Fred Fernandez, administrator of Miami's Upper Eastside Neighborhood Enhancement Team, says he periodically encounters clusters of homeless people near the 79th Street Causeway who claim that Miami Beach police officers drove them across the causeway and dropped them on the Miami side.
Miami Beach police Capt. Casey Conwell scoffs at the notion. "Maybe in the early Seventies," he says, "but not today."
During her tenure as a Key Biscayne police officer, Jackie Rojas claims, she was ordered by her superiors to transport the key's homeless over the bridges and deposit them in Miami. "We were told to take them to the toll plaza, which was City of Miami jurisdiction," says Rojas, who was fired last year by police Chief Michael Flaherty. (Rojas is suing the department for reinstatement. Flaherty did not respond to calls for comment.)
Homeless dumping, if consensual, is not illegal, but it can be a form of illegal harassment if officers force the homeless out of their jurisdictions. "It's tantamount to being arrested for being homeless," says Benjamin Waxman, an attorney who spearheaded a successful federal lawsuit brought by the American Civil Liberties Union against the City of Miami. "You'd have to question the basis for detaining and removing the homeless person to begin with," Waxman continues. "If they're just getting dropped off with no better connection to the provision of services than they had to begin with, that's probably not what they were expecting." Waxman does warn, however, that though Miami officials have complained about homeless dumping by surrounding municipalities, no firm evidence has been provided. "What it speaks to," he says, "is that there needs to be better countywide coordination in providing services for the homeless."
That coordination already exists, notes Hilda Fernandez, executive director of the Miami-Dade County Homeless Trust, but she concedes some police officers may not be aware of all the available resources: "If [dumping] happens, all I can hope is that the police officers who are doing it are doing it because they don't know any better. All they have to do is call an outreach team."

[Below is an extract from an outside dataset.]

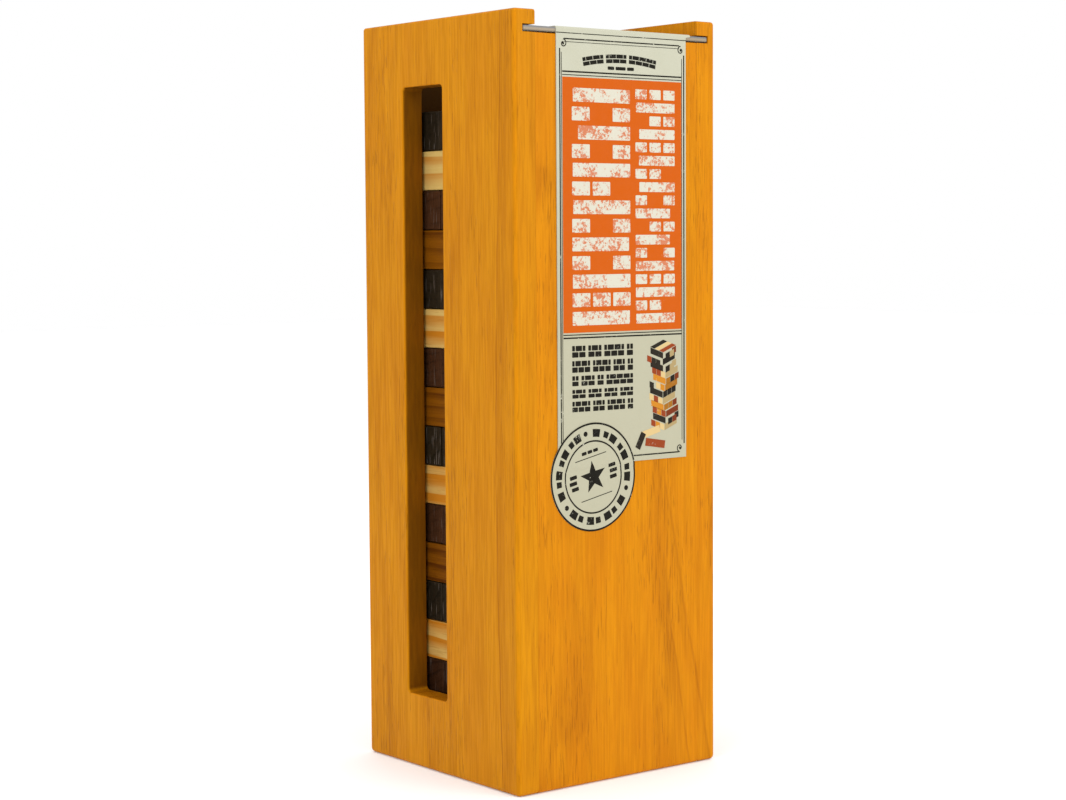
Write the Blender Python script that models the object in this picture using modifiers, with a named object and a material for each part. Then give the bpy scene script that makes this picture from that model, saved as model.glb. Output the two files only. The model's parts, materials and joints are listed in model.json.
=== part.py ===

In 1993 county voters approved a one percent restaurant tax to support homeless programs, the first dedicated source of funding for such services in the nation. The county commission then created the Homeless Trust as a quasi-governmental agency to administer those and other funds for programs throughout Miami-Dade. Among those programs are "outreach teams" that provide assessment, referrals, and placement for homeless people. Camillus House South Dade covers all areas south of Kendall Drive, Douglas Gardens Community Mental Health Center serves Miami Beach, the Miami-Dade Department of Human Services provides outreach north of Kendall Drive, and the Miami Homeless Assistance Program handles the City of Miami.
The Homeless Trust, Fernandez says, is on a crusade to educate police departments throughout the county about the outreach teams and the services they provide in their geographical areas. Still Sergeant Kowalski and others believe the City of Miami will remain a target for homeless dumping, thanks to a concentration of services available for people in distress.
Indeed within Miami's city limits are eight emergency-housing facilities. Of the 90 homeless programs providing transitional and permanent housing throughout the county, about 20 are located in the city. In addition there are the various soup kitchens and independent street feeders in the downtown area. As one frustrated Miami police lieutenant puts it: "The City of Miami has become the dumping ground for the homeless and the unwanted. We need another homeless assistance center outside the City of Miami. Is the county going to build one in Coral Gables? How about in Aventura? They won't go there. It's a political issue that city managers and commissioners need to resolve."